I must have been around thirty when I met Nob, he was from Northern California . Nob was Japanese. His father had purchased a farm up in Northern California around 1897 and the family started growing sugar beets.. Nob, told me that the sugar beets took the place of sugar cane for making sugar in many places in the world. He also told me beets are harder to care for than sugar cane but you can’t grow sugar cane just anywhere. I believe Nob inherited the farm when his father passed away. When I met Nob, he was working at a construction company in Torrance, taking care of all the small motors and engines, as well as the heavy earth movers, tractors and company trucks.
Nob told me all about sugar beet harvesting. It was hard work done by hand and his farm hired Mexican laborers from across the border in September when the crop was ready to be picked. It was a big deal and had to be done immediately since the sugar beets were ready all at once and required all the hands to pick and gather them before they could rot. This was how the crop was harvested. Nob told me he always had trouble getting enough hands for picking.
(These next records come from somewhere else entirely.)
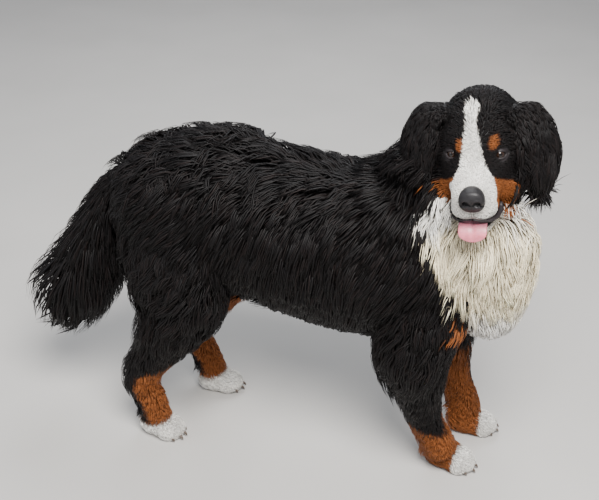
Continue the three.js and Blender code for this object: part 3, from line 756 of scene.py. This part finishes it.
# Anchors: samples of every loft, each with its part, the hair's lie and its size.
def hair_lie(name, loft, u, angle, points):
    def ways(x, y, z):
        return np.hstack([np.broadcast_to(v, (len(u), 1)) for v in (x, y, z)])

    if name == "torso":
        top = step(np.sin(angle), 0.72, 0.99)[:, None]
        under = step(-np.sin(angle), 0.55, 0.9)[:, None]
        rear = step(-points[:, :1], 100, 330)
        lie = ways(-0.3 - 0.5 * rear, 0, -1.0)
        lie = mix(lie, ways(-1.0, 0.55 * np.sign(points[:, 1:2]), -0.2), top)
        lie = mix(lie, ways(-0.55, 0, -0.85), under)
        swirl = 1.1 * top[:, 0] * (0.3 + 0.7 * rear[:, 0]) * ripple(points, 62, 3)
        swirl = swirl + 0.3 * (1 - top[:, 0]) * ripple(points, 120, 5)
        turn = np.cross(np.stack([np.zeros(len(u)), np.cos(angle), np.sin(angle)], axis=1), lie)
        return lie * np.cos(swirl)[:, None] + turn * np.sin(swirl)[:, None]
    if name == "neck":
        return ways(-0.4, 0, -1.0)
    if name == "bib":
        return ways(0.12 * np.sign(points[:, :1] - 330), -0.05, -1.0)
    if name == "head":
        h = head_of(points)
        aside = np.abs(np.cos(angle))[:, None]
        back = step(-h[:, :1], 60, 130)
        return ways(-1.0, 0.25 * np.sign(h[:, 1:2]), -0.75 * aside * (0.4 + back)) @ HEAD_AXES
    if name == "jaw":
        return ways(-1.0, 0, -0.5) @ HEAD_AXES
    if name.startswith("ear"):
        return ways(0.05, 0.22 if name == "ear_left" else -0.22, -1.0) @ HEAD_AXES
    _, tangent, _, _ = loft.frame(u)
    if name == "tail":
        return tangent + np.array([0.3, 0, -0.55])
    if "paw" in name:
        return tangent + np.array([0, 0, -0.6])
    upper = step(-u, -4.2, -2.8)[:, None]
    return ways(-0.22 - 0.3 * upper, 0, -1.0)


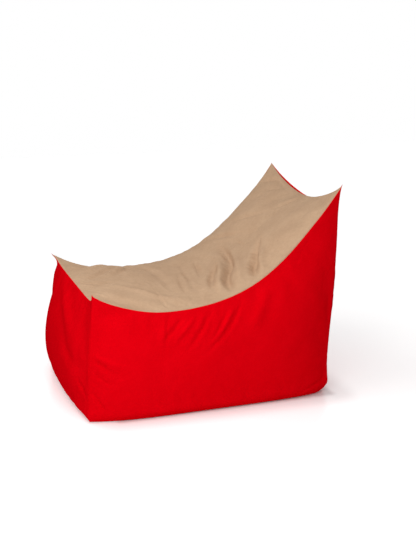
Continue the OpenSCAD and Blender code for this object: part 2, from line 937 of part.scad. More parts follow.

After a couple of years of this. Nob got what he thought was a great idea. He decided he needed to build a nightclub on his farm. He thought perhaps he could attract more men to work the fields and that they would stay longer. He also hired some ladies to run the bar. This was probably his big mistake. I’m not quite certain how long this went on, but apparently his wife and two daughters told him it was completely unacceptable and that he had to pack up and get out of the house! Even if he promised to take down the nightclub, he was still tossed out of the house. I’m sure there was more to this story but Nob kept his mouth shut about it. But this was how Nob had come to live in Torrance.
So, except for the hay and alfalfa when I was a child, Nob’s story was as close to harvesting as I ever got. I bet that bar on his farm was quite a place on Friday nights. When I think about it, I realize Nob had quite an adventure. Maybe it would make a great film, a true Hollywood story!